If the Canadiens had started this year’s series before the 4 Nations break, you could have probably penned in the decision as just another of the losses Montreal was amassing at the time. Saturday’s game versus the Ottawa Senators, keeping in mind the Sens were missing three key forwards, at least raises their chances of snapping this long losing streak to Carolina by a few percentage points at least. The defensive play was a lot more crisp and the transitions through the neutral zone were executed with much more support, and Montreal looked a bit more like it did in early January than early February.
The challenge, as it continues to be for the Canadiens, is finding a way to play that style versus a structured team. Few NHL clubs can claim to have better systems that Rod Brind’Amour’s Hurricanes, who allow the second-fewest scoring chances and are once again the league’s top team on the penalty kill at 85.0%.
Canadiens | Statistics | Hurricanes |
---|---|---|
26-26-5 | Record | 33-20-4 |
49.0% (22nd) | Scoring-chances-for % | 56.9% (1st) |
2.91 (15th) | Goals per game | 3.28 (6th) |
3.40 (29th) | Goals against per game | 2.77 (8th) |
21.1% (18th) | PP% | 19.8% (22nd) |
81.5% (7th) | PK% | 85.0% (1st) |
0-3-0 | Head-to-Head Record (23-24) | 3-0-0 |
Hurricanes general manager Eric Tulsky is happy with his team’s defence, but after years of the franchise being a Stanley Cup contender going into each post-season and then getting eliminated relatively early, he made a major move to address the offence this season. He landed pending unrestricted free agent Mikko Rantanen from the Colorado Avalanche, trading Martin Necas and Jack Drury to get a player who had a 55-goal performance two seasons ago.
It has been a slow start for the Finnish superstar with his new club as he’s scored just once in seven games and added two assists. Necas, meanwhile, has four goals and five assists for the Avalanche, and even Drury has two goals to outscore Rantanen since the trade. With the offensive impact not coming immediately and a snag in contract negotiations as Rantanen wants more time to evaluate his situation — time just to process the shocking trade in the first place — he’s reportedly back on the market a couple of weeks before the trade deadline as Tulsky needs to have something for show for trading Necas away once this season is done.

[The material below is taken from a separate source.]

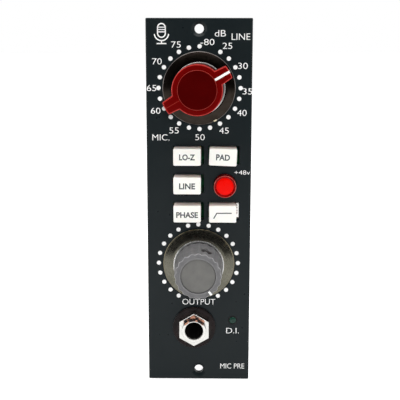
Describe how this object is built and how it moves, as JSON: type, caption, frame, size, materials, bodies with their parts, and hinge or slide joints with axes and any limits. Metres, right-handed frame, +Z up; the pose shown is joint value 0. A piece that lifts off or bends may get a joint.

Is that situation affecting the Hurricanes’ play? It could be a contributing factor to them losing four of their past five games, though those losses coming versus other playoff teams who also play strong defence — the Los Angeles Kings, Winnipeg Jets, Minnesota Wild, and Toronto Maple Leafs — likely has more to do with it. The players probably see their trip to Montreal as a chance to play a weaker opponent and get a win to stop this skid that’s loosening their grip on the second seed in the Metropolitan Division. It’s up to the Canadiens to show them they can play a quality defensive game as well and that the game versus Ottawa wasn’t a one-off but the start of a return to the form they showed at the turn of the new year.